The Boston College Lynch School of Education and Human Development (abbreviated as Lynch School) is the school of education at Boston College.

Founded in 1952, the Lynch school offers graduate and undergraduate programs in education, psychology, and human development.

==History==
Prior to World War II, Boston College's Department of Education within the College of Arts and Sciences was organized to prepare teachers, however student interest dropped after the war. Department chairman Charles F. Donovan, S.J., a 1933 graduate who received his Ph.D. from Yale, rearranged the curriculum and established a major in education. But changes in the field of education, including increased certification requirements for public school teachers in Massachusetts, made the need for a school of education apparent.

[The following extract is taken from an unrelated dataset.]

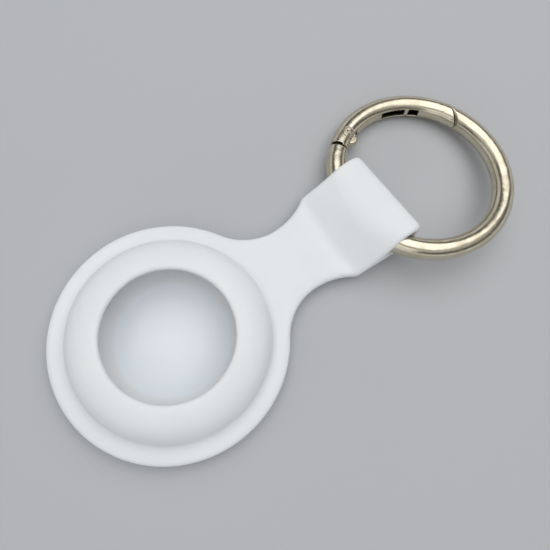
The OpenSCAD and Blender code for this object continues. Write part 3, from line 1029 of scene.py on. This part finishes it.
def makeStudio():
    bm = bmesh.new()
    bmesh.ops.create_grid(bm, x_segments=1, y_segments=1, size=studio["reach"])
    bmesh.ops.translate(bm, vec=(0, 0, -studio["drop"]), verts=bm.verts[:])
    floor = toObject(bm, "floor")
    material, tree = newMaterial("paleCard")
    shader = addNode(tree, "ShaderNodeBsdfPrincipled", None, {
        "Base Color": linearColor(studio["floor"]), "Roughness": studio["floorRoughness"],
        "Specular IOR Level": studio["floorSheen"]})
    addNode(tree, "ShaderNodeOutputMaterial", None, {"Surface": shader.outputs["BSDF"]})
    floor.data.materials.append(material)
    for number, lamp in enumerate(studio["lamps"]):
        softPanel(f"panel{number}", *lamp)
    world = bpy.data.worlds.new("studio")
    world.use_nodes = True
    tree = world.node_tree
    tree.nodes.clear()
    way = addNode(tree, "ShaderNodeTexCoord").outputs["Generated"]
    height = addNode(tree, "ShaderNodeSeparateXYZ", None, {"Vector": way})
    glow = addNode(tree, "ShaderNodeValToRGB", None, {"Fac": height.outputs["Z"]})
    band = glow.color_ramp.elements
    for number, (sine, level) in enumerate(studio["room"]):
        stop = band[number] if number < len(band) else band.new(sine)
        stop.position = sine
        stop.color = (level, level, level, 1)
    room = addNode(tree, "ShaderNodeBackground", None, {
        "Color": glow.outputs["Color"], "Strength": 1.0})
    addNode(tree, "ShaderNodeOutputWorld", None, {"Surface": room.outputs["Background"]})
    bpy.context.scene.world = world
    bpy.context.scene.view_settings.view_transform = "Standard"


camera = {
    "place": (1.981, -10.382, 82.017),
    "right": (0.8137, -0.5672, 0.1270),
    "up": (0.5316, 0.8146, 0.2323),
    "focalPixels": 450,
    "imagePixels": 550,
    "sensor": 36.0,
    "clip": (0.001, 10),
}


def makeCamera():
    c = camera
    right = Vector(c["right"]).normalized()
    up = Vector(c["up"])
    up = (up - right * up.dot(right)).normalized()
    back = right.cross(up)
    lens = bpy.data.cameras.new("camera")
    lens.sensor_fit = "HORIZONTAL"
    lens.sensor_width = c["sensor"]
    lens.lens = c["sensor"] * c["focalPixels"] / c["imagePixels"]
    lens.clip_start, lens.clip_end = c["clip"]
    turn = Matrix((right, up, back)).transposed().to_4x4()
    thing = bpy.data.objects.new("camera", lens)
    thing.matrix_world = Matrix.Translation(Vector(c["place"]) * mm) @ turn
    bpy.context.scene.collection.objects.link(thing)
    bpy.context.scene.camera = thing


makeStudio()
makeCamera()
print("studio and camera ready")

When it opened on September 22, 1952, the School of Education was Boston College's first coeducational school on the Chestnut Hill campus. Donovan as dean was assisted by Marie M. Gearan, who served as dean of women. In 1954, Campion Hall was designed by the Boston firm of Maginnis and Walsh, the primary architect for the university's campus. Archbishop Richard Cushing presided over a dedication ceremony on September 22, 1955. Charles Frank Smith Jr., Boston College’s first tenured black professor, taught at the Lynch School from 1968 to 1996. At one time beginning in 1973, an undergraduate final teaching practicum sent students during a semester to gain experience outside of Massachusetts, including Indian reservations, and to foreign countries. In 1999, philanthropists Carolyn and Peter Lynch, an alumnus and financial investor, donated more than $10 million to Boston College, then the largest individual gift ever made to the University. In honor of the gift, the School of Education was renamed in their honor.

==Programs of study==
The Lynch School offers Bachelor of Arts (B.A.) degrees in Elementary Education, Secondary Education, and Applied Psychology and Human Development; 17 Master's (M.Ed, M.A., M.S.) degree specialties along with several dual degree programs; and a Doctor of Education (Ed.D.) in Educational Leadership along with five Doctor of Philosophy (Ph.D.) programs in Curriculum and Instruction, Higher Education, Applied Developmental and Educational Psychology, Counseling Psychology and Measurement, Evaluation, Statistics, and Assessment. The school's M.A. in Mental Health Counseling is accredited by the Masters in Psychology and Counseling Accreditation Council (MPCAC). The school has over 60 full-time faculty members, more than 35 part-time faculty members and another 60 researchers, approximately 580 undergraduate students and 815 graduate students, and about 20 academic programs in education, human development, and psychology.

==Notable faculty==
- Andy Hargreaves, is the Thomas More Brennan Chair in Education. The mission of the chair is to promote social justice and connect theory and practice in education. Hargreaves's teaching and research at Boston College concentrates on sustainable leadership, professional learning communities, educational change and the emotions of teaching.